** begin Supplied records **

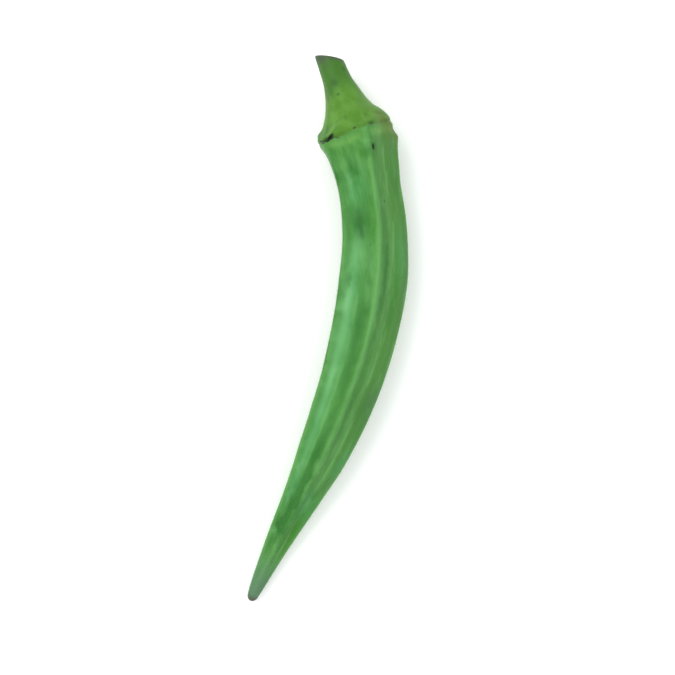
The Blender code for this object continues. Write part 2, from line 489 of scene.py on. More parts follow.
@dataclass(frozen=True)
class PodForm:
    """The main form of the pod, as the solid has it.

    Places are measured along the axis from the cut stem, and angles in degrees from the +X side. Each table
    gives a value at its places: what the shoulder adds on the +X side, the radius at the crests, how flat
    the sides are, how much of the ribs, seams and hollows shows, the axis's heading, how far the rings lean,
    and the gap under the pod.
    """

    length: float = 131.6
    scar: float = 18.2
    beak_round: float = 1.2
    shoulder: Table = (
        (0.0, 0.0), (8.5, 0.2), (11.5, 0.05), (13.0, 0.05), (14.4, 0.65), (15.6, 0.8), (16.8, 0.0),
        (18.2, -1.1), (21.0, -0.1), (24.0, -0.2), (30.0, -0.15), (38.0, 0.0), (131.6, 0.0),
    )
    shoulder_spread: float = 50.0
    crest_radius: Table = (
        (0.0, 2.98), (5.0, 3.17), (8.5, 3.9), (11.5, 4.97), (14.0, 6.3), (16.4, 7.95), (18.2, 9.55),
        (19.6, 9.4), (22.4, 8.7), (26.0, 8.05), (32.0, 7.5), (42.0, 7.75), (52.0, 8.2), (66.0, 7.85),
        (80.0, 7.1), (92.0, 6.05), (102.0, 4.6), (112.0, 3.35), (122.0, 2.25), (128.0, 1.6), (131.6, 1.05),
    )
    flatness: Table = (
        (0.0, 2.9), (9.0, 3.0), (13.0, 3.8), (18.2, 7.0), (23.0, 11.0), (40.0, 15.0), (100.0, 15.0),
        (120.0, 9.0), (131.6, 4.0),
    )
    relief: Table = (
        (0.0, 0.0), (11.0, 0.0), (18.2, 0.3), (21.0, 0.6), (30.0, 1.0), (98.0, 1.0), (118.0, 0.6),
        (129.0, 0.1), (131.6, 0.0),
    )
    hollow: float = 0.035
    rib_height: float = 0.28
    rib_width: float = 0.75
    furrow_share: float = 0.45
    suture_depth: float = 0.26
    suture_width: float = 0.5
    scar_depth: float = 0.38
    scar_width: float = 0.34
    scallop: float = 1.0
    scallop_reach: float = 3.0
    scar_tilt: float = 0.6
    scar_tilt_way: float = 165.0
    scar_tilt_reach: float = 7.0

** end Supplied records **
** begin Supplied records **

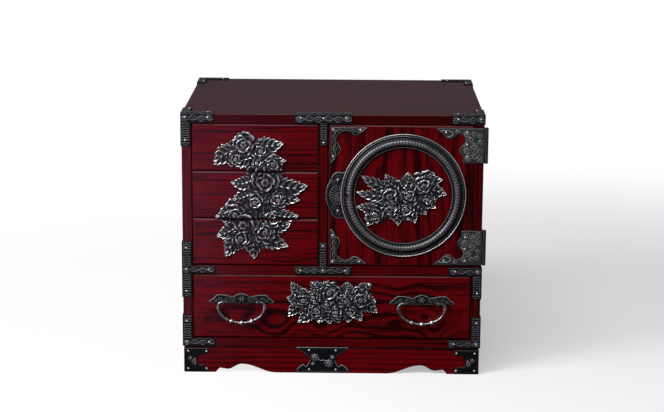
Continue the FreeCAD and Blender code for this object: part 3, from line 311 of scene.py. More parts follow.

** end Supplied records **

Task objective: Exactly the lines from the one holding "The Blender code" through the one holding "solid has it." should be printed, ends included.

Final answer:
The Blender code for this object continues. Write part 2, from line 489 of scene.py on. More parts follow.
@dataclass(frozen=True)
class PodForm:
    """The main form of the pod, as the solid has it.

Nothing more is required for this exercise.